Everything from the line containing "cutter.hide_render = True" through the line containing "obj.parent = empty" must be quoted exactly; everything else is left out.

Provided data
[BEGIN]

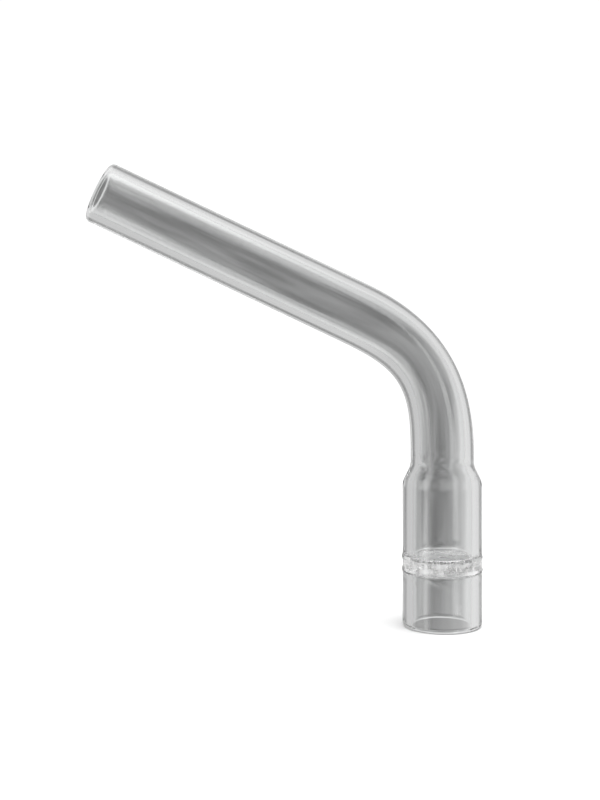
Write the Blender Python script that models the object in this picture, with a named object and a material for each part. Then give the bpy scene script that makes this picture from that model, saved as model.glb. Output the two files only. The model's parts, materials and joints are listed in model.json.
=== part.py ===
"""Bent glass draw tube: a slim mouth tube, a wide sleeve, a perforated glass screen and an open cup.

The bend lies in the XZ plane. The origin is the centre of the cup's open rim, +Z runs up the cup's
bore, and the mouth tube leans over towards -X. Lengths are in metres.
"""
import math

import bmesh
import bpy
from mathutils import Matrix, Vector

# Mouth tube: half-inch borosilicate tubing, bent once.
TUBE_OD = 0.0127
TUBE_WALL = 0.0018
TURN = math.radians(64.6)  # how far the tube's axis leans from the cup's axis
CORNER_Z = 0.0548  # height where the two straight axes cross
CORNER_TO_MOUTH = 0.0770
BEND_LENGTH = 0.036  # length of axis that is curved
BEND_EASE = 0.5  # 0 is a true arc, 1 starts and ends its curvature at nothing
BEND_FLATTENING = 0.07  # share of the diameter lost across the bend, at its middle

# Chamber: 16 mm tubing, drawn in at the top and open at the bottom.
CHAMBER_OD = 0.016
CHAMBER_WALL = 0.0020
SHOULDER_LOW_Z = 0.0282
SHOULDER_HIGH_Z = 0.0332
SHOULDER_STEPS = 8

# Screen: a fused glass disc as wide as the chamber, sealed between the sleeve and the cup.
SCREEN_LOW_Z = 0.0116
SCREEN_THICKNESS = 0.0022
CENTRE_HOLE_D = 0.0016
RING_HOLE_D = 0.0014
RING_HOLE_COUNT = 6
RING_TURN = math.radians(-8)
RING_RADIUS = 0.0039

# Weld fillets, where the bore narrows towards the screen.
FILLET_DEPTH = 0.0007
FILLET_ABOVE = 0.0025
FILLET_BELOW = 0.0040
FILLET_STEPS = 5

RIM_ROUNDING = 0.0004  # fire-polished corner of each open rim
RIM_STEPS = 3
WELD_GAP = 0.0003  # left between two pieces that are fused in the real object
SIDES = 48
BEND_STEPS = 18
HOLE_SIDES = 20

GLASS = (0.90, 0.92, 0.92, 1.0)
SCREEN_GLASS = (0.95, 0.96, 0.95, 1.0)


def clear_scene():
    for item in list(bpy.data.objects):
        bpy.data.objects.remove(item, do_unlink=True)


def glass_material(name, colour, roughness):
    material = bpy.data.materials.new(name)
    material.use_nodes = True
    shader = material.node_tree.nodes["Principled BSDF"]
    shader.inputs["Base Color"].default_value = colour
    shader.inputs["Roughness"].default_value = roughness
    shader.inputs["Metallic"].default_value = 0.0
    shader.inputs["IOR"].default_value = 1.474
    shader.inputs["Transmission Weight"].default_value = 1.0
    return material


def add_object(name, bm, material):
    """Turn a bmesh into a smooth-shaded object with its faces pointing out."""
    bmesh.ops.recalc_face_normals(bm, faces=bm.faces)
    mesh = bpy.data.meshes.new(name)
    bm.to_mesh(mesh)
    bm.free()
    mesh.shade_smooth()
    mesh.set_sharp_from_angle(angle=math.radians(35))
    mesh.materials.append(material)
    item = bpy.data.objects.new(name, mesh)
    bpy.context.collection.objects.link(item)
    return item


def ease(share):
    """Smooth step from 0 to 1."""
    return (1 - math.cos(math.pi * share)) / 2


def heading_at(share):
    """Angle the axis has turned through after this share of the bend."""
    return TURN * (share - BEND_EASE * math.sin(2 * math.pi * share) / (2 * math.pi))


def bend_axis():
    """Points (x, z, heading, flattening) along the bend, from its foot at (0, 0)."""
    slices = 20
    step = BEND_LENGTH / (BEND_STEPS * slices)
    x = 0.0
    z = 0.0
    points = []
    for index in range(BEND_STEPS * slices + 1):
        share = index / (BEND_STEPS * slices)
        if index % slices == 0:
            flattening = BEND_FLATTENING * math.sin(math.pi * share) ** 2
            points.append((x, z, heading_at(share), flattening))
        middle = share + 0.5 / (BEND_STEPS * slices)
        x -= math.sin(heading_at(middle)) * step
        z += math.cos(heading_at(middle)) * step
    return points


def tube_axis():
    """Stations (centre, heading, flattening) of the whole tube, from its foot to its mouth."""
    bend = bend_axis()
    end_x, end_z = bend[-1][:2]
    tangent = end_z + end_x / math.tan(TURN)
    foot_z = CORNER_Z - tangent
    stations = [(Vector((0, 0, SHOULDER_HIGH_Z + WELD_GAP)), 0.0, 0.0)]
    stations += [(Vector((x, 0, foot_z + z)), heading, flat) for x, z, heading, flat in bend]
    return stations


def rim_profile(outer, inner, towards):
    """Points (radius, height) round an open rim at height 0, from the outside to the inside.

    towards is +1 for a rim that faces up its axis and -1 for one that faces down.
    """
    points = []
    for corner, side in ((outer, 1), (inner, -1)):
        arc = []
        for step in range(RIM_STEPS + 1):
            angle = math.pi / 2 * step / RIM_STEPS
            radius = corner - side * RIM_ROUNDING * (1 - math.cos(angle))
            arc.append((radius, -towards * RIM_ROUNDING * (1 - math.sin(angle))))
        points += arc if side == 1 else arc[::-1]
    return points


def add_ring(bm, centre, heading, radius, flattening=0.0):
    """One loop of edges square to the axis, flattened in the plane of the bend."""
    place = Matrix.Translation(centre) @ Matrix.Rotation(-heading, 4, "Y")
    squeeze = Matrix.Diagonal((1 - flattening, 1 + flattening / 2, 1, 1))
    ring = bmesh.ops.create_circle(bm, segments=SIDES, radius=radius, matrix=place @ squeeze)
    return list(dict.fromkeys(edge for vert in ring["verts"] for edge in vert.link_edges))


def mouth_tube(material):
    """The bent tube: one skin up the outside, round the mouth's rim and down the bore."""
    bm = bmesh.new()
    outer = TUBE_OD / 2
    inner = outer - TUBE_WALL
    stations = tube_axis()
    lean = Vector((-math.sin(TURN), 0, math.cos(TURN)))
    mouth = Vector((0, 0, CORNER_Z)) + lean * CORNER_TO_MOUTH
    rings = [add_ring(bm, centre, heading, outer, flat) for centre, heading, flat in stations]
    for radius, height in rim_profile(outer, inner, 1):
        rings.append(add_ring(bm, mouth + lean * height, TURN, radius))
    for centre, heading, flat in reversed(stations):
        rings.append(add_ring(bm, centre, heading, inner, flat))
    for lower, upper in zip(rings, rings[1:] + rings[:1]):
        bmesh.ops.bridge_loops(bm, edges=lower + upper)
    return add_object("mouth_tube", bm, material)


def turned(name, profile, material):
    """Spin a closed profile of (radius, z) points about the Z axis."""
    bm = bmesh.new()
    verts = [bm.verts.new((radius, 0, z)) for radius, z in profile]
    edges = [bm.edges.new(pair) for pair in zip(verts, verts[1:] + verts[:1])]
    bmesh.ops.spin(
        bm,
        geom=verts + edges,
        cent=(0, 0, 0),
        axis=(0, 0, 1),
        angle=2 * math.pi,
        steps=SIDES,
        use_merge=True,
    )
    return add_object(name, bm, material)


def fillet_profile(face_z, reach):
    """Bore points from the chamber wall in to the screen, whose face is at face_z."""
    bore = CHAMBER_OD / 2 - CHAMBER_WALL
    points = []
    for step in range(FILLET_STEPS + 1):
        share = step / FILLET_STEPS
        points.append((bore - FILLET_DEPTH * share**2, face_z + reach * (1 - share)))
    return points


def chamber_sleeve(material):
    """The upper chamber, with its shoulder drawn in to the tube's size."""
    outer = CHAMBER_OD / 2
    inner = outer - CHAMBER_WALL
    neck = TUBE_OD / 2
    neck_bore = neck - TUBE_WALL
    low = SCREEN_LOW_Z + SCREEN_THICKNESS + WELD_GAP
    rise = SHOULDER_HIGH_Z - SHOULDER_LOW_Z
    outside = [(outer, low)]
    bore = []
    for step in range(SHOULDER_STEPS + 1):
        share = step / SHOULDER_STEPS
        height = SHOULDER_LOW_Z + rise * share
        outside.append((outer + (neck - outer) * ease(share), height))
        bore.append((inner + (neck_bore - inner) * ease(share), height))
    profile = outside + bore[::-1] + fillet_profile(low, FILLET_ABOVE)
    return turned("chamber_sleeve", profile, material)


def loading_cup(material):
    """The lower chamber: a short open cup under the screen."""
    outer = CHAMBER_OD / 2
    inner = outer - CHAMBER_WALL
    high = SCREEN_LOW_Z - WELD_GAP
    rim = rim_profile(outer, inner, -1)
    profile = rim + fillet_profile(high, -FILLET_BELOW) + [(outer, high)]
    return turned("loading_cup", profile, material)


def hole_cutter(name, x, y, diameter):
    bpy.ops.mesh.primitive_cylinder_add(
        vertices=HOLE_SIDES,
        radius=diameter / 2,
        depth=SCREEN_THICKNESS * 3,
        location=(x, y, SCREEN_LOW_Z + SCREEN_THICKNESS / 2),
    )
    cutter = bpy.context.object
    cutter.name = name
    cutter.hide_render = True
    cutter.display_type = "WIRE"
    return cutter


def screen_disc(material):
    """The fused disc, with one hole in the middle and a ring of six round it."""
    bm = bmesh.new()
    bmesh.ops.create_cone(
        bm,
        cap_ends=True,
        segments=SIDES,
        radius1=CHAMBER_OD / 2,
        radius2=CHAMBER_OD / 2,
        depth=SCREEN_THICKNESS,
        matrix=Matrix.Translation((0, 0, SCREEN_LOW_Z + SCREEN_THICKNESS / 2)),
    )
    disc = add_object("screen_disc", bm, material)
    cutters = [hole_cutter("hole_centre", 0, 0, CENTRE_HOLE_D)]
    for index in range(RING_HOLE_COUNT):
        angle = RING_TURN + 2 * math.pi * index / RING_HOLE_COUNT
        x = RING_RADIUS * math.cos(angle)
        y = RING_RADIUS * math.sin(angle)
        cutters.append(hole_cutter(f"hole_ring_{index + 1}", x, y, RING_HOLE_D))
    for cutter in cutters:
        cut = disc.modifiers.new(cutter.name, "BOOLEAN")
        cut.operation = "DIFFERENCE"
        cut.solver = "EXACT"
        cut.object = cutter
    return disc


def main():
    clear_scene()
    mouth_tube(glass_material("mouth_glass", GLASS, 0.02))
    chamber_sleeve(glass_material("sleeve_glass", GLASS, 0.02))
    screen_disc(glass_material("screen_glass", SCREEN_GLASS, 0.08))
    loading_cup(glass_material("cup_glass", GLASS, 0.02))


main()
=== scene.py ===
"""The finished look of the bent glass draw tube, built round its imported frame.

Four glass pieces stand for the four CAD solids. They meet at the welds without a gap, and the hidden
faces where they are fused are invisible, so light runs through them as through one piece of glass.
"""
import json
import math

import bmesh
import bpy
import numpy as np
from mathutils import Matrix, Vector
from mathutils.geometry import delaunay_2d_cdt


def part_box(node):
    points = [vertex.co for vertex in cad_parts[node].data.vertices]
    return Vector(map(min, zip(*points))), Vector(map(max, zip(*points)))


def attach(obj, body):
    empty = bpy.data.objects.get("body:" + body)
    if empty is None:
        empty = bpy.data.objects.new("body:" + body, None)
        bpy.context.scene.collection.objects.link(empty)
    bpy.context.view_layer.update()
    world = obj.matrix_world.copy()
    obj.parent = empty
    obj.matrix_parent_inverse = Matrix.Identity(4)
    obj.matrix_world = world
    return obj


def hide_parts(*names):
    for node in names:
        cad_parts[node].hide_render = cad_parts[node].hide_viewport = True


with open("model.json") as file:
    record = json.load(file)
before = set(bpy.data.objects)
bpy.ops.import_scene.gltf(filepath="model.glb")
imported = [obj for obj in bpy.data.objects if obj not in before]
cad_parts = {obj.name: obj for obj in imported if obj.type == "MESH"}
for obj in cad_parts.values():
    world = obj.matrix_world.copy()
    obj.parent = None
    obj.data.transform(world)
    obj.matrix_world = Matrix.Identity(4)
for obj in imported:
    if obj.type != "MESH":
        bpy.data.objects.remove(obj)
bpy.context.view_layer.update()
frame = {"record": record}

MM = 0.001
IOR = 1.474  # borosilicate glass
GLASS_TINT = (0.98, 0.985, 0.985, 1)

# The tube and the chamber, as the frame has them.
CUP_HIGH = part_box("loading_cup")[1]
SCREEN_LOW, SCREEN_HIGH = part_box("screen_disc")
SLEEVE_LOW, SLEEVE_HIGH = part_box("chamber_sleeve")
TUBE_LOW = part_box("mouth_tube")[0]
CHAMBER_R = CUP_HIGH.x
MOUTH = {mount["name"]: mount for mount in frame["record"]["mounts"]}["mouth_rim"]
LEAN = Vector(MOUTH["axis"])
MOUTH_CENTRE = Vector((MOUTH["pos_m"][0], 0, MOUTH["pos_m"][2]))
TURN = math.acos(LEAN.z)
TO_CORNER = MOUTH_CENTRE.x / LEAN.x
CORNER_Z = MOUTH_CENTRE.z - TO_CORNER * LEAN.z

# What the frame does not say.
TUBE_R = 6.35 * MM
TUBE_WALL = 1.8 * MM
CHAMBER_WALL = 2.0 * MM
BEND_LENGTH = 36 * MM
BEND_EASE = 0.5
BEND_FLATTENING = 0.07
BEND_THINNING = 0.2 * MM  # how far the bore moves in the bend
SHOULDER_LOW_Z = 28.2 * MM
SHOULDER_HIGH_Z = SLEEVE_HIGH.z
HOLE_RING_R = 3.9 * MM
HOLE_RING_COUNT = 6
HOLE_RING_TURN = math.radians(-8)
CENTRE_HOLE_R = 0.8 * MM
RING_HOLE_R = 0.7 * MM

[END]

The output
    cutter.hide_render = True
    cutter.display_type = "WIRE"
    return cutter


def screen_disc(material):
    """The fused disc, with one hole in the middle and a ring of six round it."""
    bm = bmesh.new()
    bmesh.ops.create_cone(
        bm,
        cap_ends=True,
        segments=SIDES,
        radius1=CHAMBER_OD / 2,
        radius2=CHAMBER_OD / 2,
        depth=SCREEN_THICKNESS,
        matrix=Matrix.Translation((0, 0, SCREEN_LOW_Z + SCREEN_THICKNESS / 2)),
    )
    disc = add_object("screen_disc", bm, material)
    cutters = [hole_cutter("hole_centre", 0, 0, CENTRE_HOLE_D)]
    for index in range(RING_HOLE_COUNT):
        angle = RING_TURN + 2 * math.pi * index / RING_HOLE_COUNT
        x = RING_RADIUS * math.cos(angle)
        y = RING_RADIUS * math.sin(angle)
        cutters.append(hole_cutter(f"hole_ring_{index + 1}", x, y, RING_HOLE_D))
    for cutter in cutters:
        cut = disc.modifiers.new(cutter.name, "BOOLEAN")
        cut.operation = "DIFFERENCE"
        cut.solver = "EXACT"
        cut.object = cutter
    return disc


def main():
    clear_scene()
    mouth_tube(glass_material("mouth_glass", GLASS, 0.02))
    chamber_sleeve(glass_material("sleeve_glass", GLASS, 0.02))
    screen_disc(glass_material("screen_glass", SCREEN_GLASS, 0.08))
    loading_cup(glass_material("cup_glass", GLASS, 0.02))


main()
=== scene.py ===
"""The finished look of the bent glass draw tube, built round its imported frame.

Four glass pieces stand for the four CAD solids. They meet at the welds without a gap, and the hidden
faces where they are fused are invisible, so light runs through them as through one piece of glass.
"""
import json
import math

import bmesh
import bpy
import numpy as np
from mathutils import Matrix, Vector
from mathutils.geometry import delaunay_2d_cdt


def part_box(node):
    points = [vertex.co for vertex in cad_parts[node].data.vertices]
    return Vector(map(min, zip(*points))), Vector(map(max, zip(*points)))


def attach(obj, body):
    empty = bpy.data.objects.get("body:" + body)
    if empty is None:
        empty = bpy.data.objects.new("body:" + body, None)
        bpy.context.scene.collection.objects.link(empty)
    bpy.context.view_layer.update()
    world = obj.matrix_world.copy()
    obj.parent = empty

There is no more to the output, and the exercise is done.